- Dataset section -
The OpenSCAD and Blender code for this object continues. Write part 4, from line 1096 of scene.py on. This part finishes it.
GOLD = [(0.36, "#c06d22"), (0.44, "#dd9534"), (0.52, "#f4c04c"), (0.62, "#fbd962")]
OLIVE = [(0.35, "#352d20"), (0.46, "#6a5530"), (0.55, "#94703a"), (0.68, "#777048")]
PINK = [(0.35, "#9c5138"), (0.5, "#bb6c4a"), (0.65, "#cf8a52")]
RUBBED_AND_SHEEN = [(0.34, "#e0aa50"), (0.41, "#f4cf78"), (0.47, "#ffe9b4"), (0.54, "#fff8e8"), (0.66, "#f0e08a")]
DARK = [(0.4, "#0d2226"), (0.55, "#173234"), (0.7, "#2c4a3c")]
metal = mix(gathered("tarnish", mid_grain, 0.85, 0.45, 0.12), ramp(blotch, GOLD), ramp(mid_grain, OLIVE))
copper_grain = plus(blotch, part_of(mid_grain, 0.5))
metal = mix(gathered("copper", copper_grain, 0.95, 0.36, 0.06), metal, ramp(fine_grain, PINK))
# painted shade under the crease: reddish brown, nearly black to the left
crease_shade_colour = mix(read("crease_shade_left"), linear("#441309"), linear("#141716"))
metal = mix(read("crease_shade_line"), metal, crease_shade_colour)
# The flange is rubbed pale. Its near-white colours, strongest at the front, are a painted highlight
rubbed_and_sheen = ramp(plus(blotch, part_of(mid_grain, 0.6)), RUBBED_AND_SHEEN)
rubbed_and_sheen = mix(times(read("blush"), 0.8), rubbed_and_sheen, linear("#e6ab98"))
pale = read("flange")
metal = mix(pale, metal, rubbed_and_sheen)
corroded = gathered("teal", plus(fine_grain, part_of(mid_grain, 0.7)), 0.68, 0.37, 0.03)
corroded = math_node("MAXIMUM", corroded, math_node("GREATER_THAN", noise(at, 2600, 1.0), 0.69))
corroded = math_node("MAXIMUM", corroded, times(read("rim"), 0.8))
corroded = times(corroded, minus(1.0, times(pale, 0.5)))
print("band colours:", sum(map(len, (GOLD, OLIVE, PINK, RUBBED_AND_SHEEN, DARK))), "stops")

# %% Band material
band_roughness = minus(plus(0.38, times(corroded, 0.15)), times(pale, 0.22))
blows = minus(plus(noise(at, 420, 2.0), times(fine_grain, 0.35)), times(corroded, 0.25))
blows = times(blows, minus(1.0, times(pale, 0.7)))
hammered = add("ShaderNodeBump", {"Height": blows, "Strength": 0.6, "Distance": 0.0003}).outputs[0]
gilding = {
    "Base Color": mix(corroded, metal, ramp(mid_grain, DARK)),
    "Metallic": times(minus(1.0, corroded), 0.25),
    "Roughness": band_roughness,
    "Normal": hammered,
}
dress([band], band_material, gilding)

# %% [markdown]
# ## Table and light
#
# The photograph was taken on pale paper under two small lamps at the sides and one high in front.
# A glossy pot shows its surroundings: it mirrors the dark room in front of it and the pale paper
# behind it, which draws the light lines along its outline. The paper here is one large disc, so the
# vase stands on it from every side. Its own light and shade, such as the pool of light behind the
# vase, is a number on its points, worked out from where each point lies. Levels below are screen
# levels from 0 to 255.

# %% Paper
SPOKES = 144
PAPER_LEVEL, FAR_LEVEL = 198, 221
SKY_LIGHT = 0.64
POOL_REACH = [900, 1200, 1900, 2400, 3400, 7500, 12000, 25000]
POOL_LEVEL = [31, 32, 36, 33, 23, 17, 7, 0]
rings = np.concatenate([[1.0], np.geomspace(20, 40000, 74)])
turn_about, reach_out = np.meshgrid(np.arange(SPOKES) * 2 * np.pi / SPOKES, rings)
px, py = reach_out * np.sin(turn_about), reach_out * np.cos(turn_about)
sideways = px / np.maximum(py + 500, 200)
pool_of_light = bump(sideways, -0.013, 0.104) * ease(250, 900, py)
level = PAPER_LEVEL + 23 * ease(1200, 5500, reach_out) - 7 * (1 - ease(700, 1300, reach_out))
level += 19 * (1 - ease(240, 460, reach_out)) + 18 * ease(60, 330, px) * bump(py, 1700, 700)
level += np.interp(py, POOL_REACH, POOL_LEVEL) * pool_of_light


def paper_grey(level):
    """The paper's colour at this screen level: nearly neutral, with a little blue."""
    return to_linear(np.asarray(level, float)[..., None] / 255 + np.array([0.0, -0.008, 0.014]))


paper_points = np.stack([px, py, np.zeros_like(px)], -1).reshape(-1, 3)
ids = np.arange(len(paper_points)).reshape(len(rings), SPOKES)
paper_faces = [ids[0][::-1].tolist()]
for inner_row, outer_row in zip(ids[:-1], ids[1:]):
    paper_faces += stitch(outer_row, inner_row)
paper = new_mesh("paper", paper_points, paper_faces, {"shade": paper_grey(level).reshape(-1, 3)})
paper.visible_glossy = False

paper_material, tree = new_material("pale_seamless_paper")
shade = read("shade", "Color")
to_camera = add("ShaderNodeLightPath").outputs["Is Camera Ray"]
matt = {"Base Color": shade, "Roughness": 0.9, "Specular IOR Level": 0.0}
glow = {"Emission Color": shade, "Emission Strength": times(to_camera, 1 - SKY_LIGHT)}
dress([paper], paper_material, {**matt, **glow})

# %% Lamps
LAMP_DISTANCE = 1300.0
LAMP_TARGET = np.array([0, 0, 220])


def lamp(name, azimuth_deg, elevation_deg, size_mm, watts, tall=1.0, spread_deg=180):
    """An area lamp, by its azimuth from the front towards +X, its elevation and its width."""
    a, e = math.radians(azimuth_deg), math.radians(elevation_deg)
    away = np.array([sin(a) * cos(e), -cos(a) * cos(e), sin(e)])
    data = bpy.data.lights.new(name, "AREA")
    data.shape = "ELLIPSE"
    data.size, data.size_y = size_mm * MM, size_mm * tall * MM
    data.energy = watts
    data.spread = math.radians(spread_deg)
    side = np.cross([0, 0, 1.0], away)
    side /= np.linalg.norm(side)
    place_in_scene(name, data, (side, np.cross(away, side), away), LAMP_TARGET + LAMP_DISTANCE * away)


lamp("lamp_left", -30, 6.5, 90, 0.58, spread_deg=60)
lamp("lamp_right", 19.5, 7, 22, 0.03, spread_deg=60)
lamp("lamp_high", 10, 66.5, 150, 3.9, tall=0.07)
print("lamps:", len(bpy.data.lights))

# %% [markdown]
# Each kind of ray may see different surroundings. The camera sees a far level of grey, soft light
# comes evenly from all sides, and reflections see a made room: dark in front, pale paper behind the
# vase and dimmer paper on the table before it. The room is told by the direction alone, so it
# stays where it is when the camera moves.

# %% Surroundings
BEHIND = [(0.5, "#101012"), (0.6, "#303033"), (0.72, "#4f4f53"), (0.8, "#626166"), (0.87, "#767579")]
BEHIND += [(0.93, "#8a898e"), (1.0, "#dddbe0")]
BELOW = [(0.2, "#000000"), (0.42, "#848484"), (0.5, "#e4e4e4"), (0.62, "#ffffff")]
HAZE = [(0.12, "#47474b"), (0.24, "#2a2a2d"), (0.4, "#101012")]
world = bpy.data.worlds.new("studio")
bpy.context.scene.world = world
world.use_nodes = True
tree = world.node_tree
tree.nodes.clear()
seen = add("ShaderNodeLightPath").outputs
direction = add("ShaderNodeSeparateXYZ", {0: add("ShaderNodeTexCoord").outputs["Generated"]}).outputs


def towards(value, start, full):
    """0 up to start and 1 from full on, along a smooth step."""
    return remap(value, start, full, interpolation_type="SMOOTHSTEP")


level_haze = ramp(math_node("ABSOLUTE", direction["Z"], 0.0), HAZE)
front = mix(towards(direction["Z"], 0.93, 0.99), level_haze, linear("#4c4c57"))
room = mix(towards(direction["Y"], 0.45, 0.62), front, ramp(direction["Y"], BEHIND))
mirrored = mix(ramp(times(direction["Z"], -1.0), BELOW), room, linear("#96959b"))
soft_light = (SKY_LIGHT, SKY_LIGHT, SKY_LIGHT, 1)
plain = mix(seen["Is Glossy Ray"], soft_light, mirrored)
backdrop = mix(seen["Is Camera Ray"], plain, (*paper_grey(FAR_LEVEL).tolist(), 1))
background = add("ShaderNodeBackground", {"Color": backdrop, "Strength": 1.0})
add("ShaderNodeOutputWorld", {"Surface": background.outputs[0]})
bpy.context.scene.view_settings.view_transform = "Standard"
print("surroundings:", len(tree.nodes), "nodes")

- Task prompt -
Repeat the material word for word from its opening line up to and including the line containing "dress([band], band_material, gilding)".

- Output below -
The OpenSCAD and Blender code for this object continues. Write part 4, from line 1096 of scene.py on. This part finishes it.
GOLD = [(0.36, "#c06d22"), (0.44, "#dd9534"), (0.52, "#f4c04c"), (0.62, "#fbd962")]
OLIVE = [(0.35, "#352d20"), (0.46, "#6a5530"), (0.55, "#94703a"), (0.68, "#777048")]
PINK = [(0.35, "#9c5138"), (0.5, "#bb6c4a"), (0.65, "#cf8a52")]
RUBBED_AND_SHEEN = [(0.34, "#e0aa50"), (0.41, "#f4cf78"), (0.47, "#ffe9b4"), (0.54, "#fff8e8"), (0.66, "#f0e08a")]
DARK = [(0.4, "#0d2226"), (0.55, "#173234"), (0.7, "#2c4a3c")]
metal = mix(gathered("tarnish", mid_grain, 0.85, 0.45, 0.12), ramp(blotch, GOLD), ramp(mid_grain, OLIVE))
copper_grain = plus(blotch, part_of(mid_grain, 0.5))
metal = mix(gathered("copper", copper_grain, 0.95, 0.36, 0.06), metal, ramp(fine_grain, PINK))
# painted shade under the crease: reddish brown, nearly black to the left
crease_shade_colour = mix(read("crease_shade_left"), linear("#441309"), linear("#141716"))
metal = mix(read("crease_shade_line"), metal, crease_shade_colour)
# The flange is rubbed pale. Its near-white colours, strongest at the front, are a painted highlight
rubbed_and_sheen = ramp(plus(blotch, part_of(mid_grain, 0.6)), RUBBED_AND_SHEEN)
rubbed_and_sheen = mix(times(read("blush"), 0.8), rubbed_and_sheen, linear("#e6ab98"))
pale = read("flange")
metal = mix(pale, metal, rubbed_and_sheen)
corroded = gathered("teal", plus(fine_grain, part_of(mid_grain, 0.7)), 0.68, 0.37, 0.03)
corroded = math_node("MAXIMUM", corroded, math_node("GREATER_THAN", noise(at, 2600, 1.0), 0.69))
corroded = math_node("MAXIMUM", corroded, times(read("rim"), 0.8))
corroded = times(corroded, minus(1.0, times(pale, 0.5)))
print("band colours:", sum(map(len, (GOLD, OLIVE, PINK, RUBBED_AND_SHEEN, DARK))), "stops")

# %% Band material
band_roughness = minus(plus(0.38, times(corroded, 0.15)), times(pale, 0.22))
blows = minus(plus(noise(at, 420, 2.0), times(fine_grain, 0.35)), times(corroded, 0.25))
blows = times(blows, minus(1.0, times(pale, 0.7)))
hammered = add("ShaderNodeBump", {"Height": blows, "Strength": 0.6, "Distance": 0.0003}).outputs[0]
gilding = {
    "Base Color": mix(corroded, metal, ramp(mid_grain, DARK)),
    "Metallic": times(minus(1.0, corroded), 0.25),
    "Roughness": band_roughness,
    "Normal": hammered,
}
dress([band], band_material, gilding)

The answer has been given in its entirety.